Va detto che il modello così detto ‘semipresidenziale’ non è, come si crede, un presidenzialismo dimezzato, ma può essere (come di fatto è stato in Francia) o un superpresidenzialismo o uno pseudopresidenzialismo, ovvero o una sorta di monarchia, quando Capo dello Stato e Capo del Governo sono della stessa parte, o la premessa dell’inefficienza, quando, per esempio, Il Capo del Governo si basa su una maggioranza parlamentare (la cui fiducia è necessaria) politicamente diversa da quella che ha votato il Capo dello Stato (così con il gollista Chirac e il socialista Jospin).

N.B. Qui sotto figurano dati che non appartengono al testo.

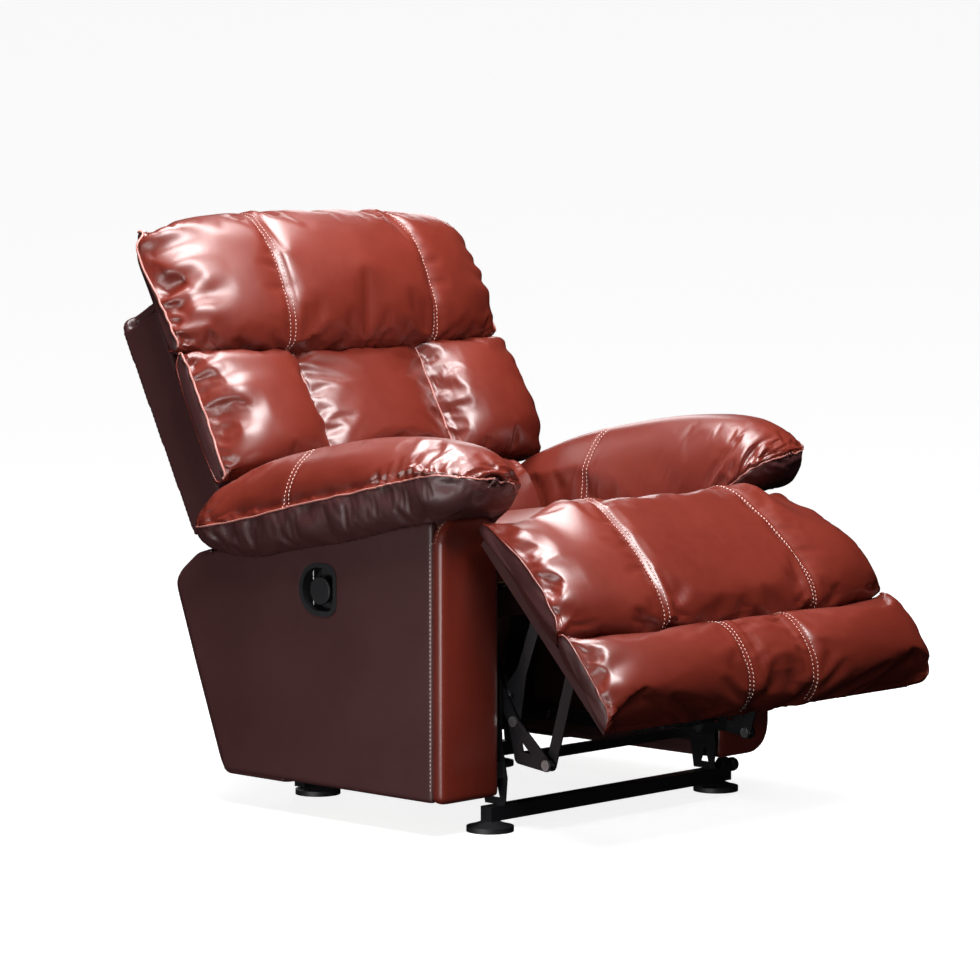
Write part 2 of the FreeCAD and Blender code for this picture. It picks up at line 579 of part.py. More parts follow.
save_back("back_top_panel", box((-half_shell + shell_corner, half_shell - shell_corner),
                                (CUSHION_REAR + 2, rear_inner), (SHELL_TOP - SHELL_BOARD, SHELL_TOP)))
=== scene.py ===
import json
import math

import bmesh
import bpy
import numpy as np
from mathutils import Matrix, Vector


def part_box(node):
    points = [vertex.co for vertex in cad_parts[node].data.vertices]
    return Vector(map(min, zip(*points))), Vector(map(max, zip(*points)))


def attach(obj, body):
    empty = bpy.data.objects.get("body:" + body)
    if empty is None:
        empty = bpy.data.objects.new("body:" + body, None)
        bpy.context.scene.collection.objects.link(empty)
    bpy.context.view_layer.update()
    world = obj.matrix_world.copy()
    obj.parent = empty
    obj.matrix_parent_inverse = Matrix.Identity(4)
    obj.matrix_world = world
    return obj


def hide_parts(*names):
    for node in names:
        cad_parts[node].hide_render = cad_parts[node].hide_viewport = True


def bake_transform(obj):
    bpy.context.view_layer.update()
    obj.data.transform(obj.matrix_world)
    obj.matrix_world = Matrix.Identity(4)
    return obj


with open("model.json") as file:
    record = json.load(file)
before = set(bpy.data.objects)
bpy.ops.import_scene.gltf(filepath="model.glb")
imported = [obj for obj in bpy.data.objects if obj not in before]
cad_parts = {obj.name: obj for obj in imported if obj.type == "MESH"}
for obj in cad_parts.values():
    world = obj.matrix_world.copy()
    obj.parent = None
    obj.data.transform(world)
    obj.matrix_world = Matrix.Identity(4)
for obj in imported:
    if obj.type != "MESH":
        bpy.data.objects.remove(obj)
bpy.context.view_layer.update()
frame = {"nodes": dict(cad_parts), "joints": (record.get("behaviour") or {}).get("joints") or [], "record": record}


# ---- Steel base and linkage --------------------------------------------------------------------------
# The base rails, side plates and the footrest's linkage are pressed steel under gloss black paint, riveted
# and bolted together. Pins, screws and seat springs are zinc plated.
class Value:
    """One output of a shader node. Python's operators on it add Math nodes."""

    def __init__(self, finish, socket):
        self.finish, self.socket = finish, socket

    def maths(self, operation, first, second):
        return self.finish.node("ShaderNodeMath", {"operation": operation}, {0: first, 1: second})[0]

    def __add__(self, other):
        return self.maths("ADD", self, other)

    def __radd__(self, other):
        return self.maths("ADD", other, self)

    def __sub__(self, other):
        return self.maths("SUBTRACT", self, other)

    def __rsub__(self, other):
        return self.maths("SUBTRACT", other, self)

    def __mul__(self, other):
        return self.maths("MULTIPLY", self, other)

    def __rmul__(self, other):
        return self.maths("MULTIPLY", other, self)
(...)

Né il presidenzialismo americano deve essere interpretato come un sistema politico dove il Presidente decide tutto, perché non è vero: gran parte dei poteri del Presidente (di un sistema federale) sono il risultato dell’uso sempre più radicale della dottrina dei poteri impliciti: due sono state le svolte fondamentali, la prima con Lincoln, che di fatto cambiò sostanzialmente la costituzione diventando un dittatore commissario; la seconda con F.D. Roosevelt, che fece un piccolo ‘colpo di Stato’ contro i giudici della Corte suprema (quanti democratici e giustizialisti odierni lo sanno o lo ricordano?). In sostanza, come si è visto anche recentemente, il potere presidenziale negli Usa è fortemente limitato sia dalle decisioni ‘legiferanti’ dei giudici costituzionali (pure tutti di nomina presidenziale), sia dai poteri del Congresso, che può persino bloccare decisioni importanti del Presidente.

La forma effettivamente vigente oggi in Italia si avvicina così pericolosamente alla prima versione del ‘semipresidenzialismo’ francese, la versione ‘monarchica’, ma senza nessuna legittimazione popolare e senza una legittima previsione costituzionale. Anche questo per dire che in Italia è diventato veramente urgente por mano ad una riforma della Costituzione che riveda la forma di governo e i rapporti tra i poteri (compresi quelli con il cd. potere – meglio sarebbe dire ordine – giudiziario) ben oltre ogni schema preconfezionato e ogni interesse di parte. Chi scrive in tempi non sospetti chiese (cfr. gli scritti da me raccolti in La destra e le libertà, Guida 2010) l’istituzione di una Convenzione nazionale per la riforma delle istituzioni e la riscrittura almeno di  parte della Costituzione (la forma di governo e il Titolo V, ma anche le norme sulla giustizia, ben oltre la risibile novella del 111 sulla ‘giustizia giusta’). È auspicabile che ciò finalmente accada. Se il governo di Enrico Letta riuscirà in questa impresa, con l’accordo di Silvio Berlusconi, si saranno messe le basi per un rinnovamento oramai improrogabile dell’Italia. E tutto ciò, è auspicabile, in una prospettiva non di ‘importazione’ o ‘imitazione’ di modelli altrui, ma secondo i bisogni, la natura, la storia (da correggere, ma non da violentare) del popolo italiano. Per evitare che i guasti, sempre più gravi, nella conformazione etica degli Italiani, diventino una sostanza immutabile e non più riformabile.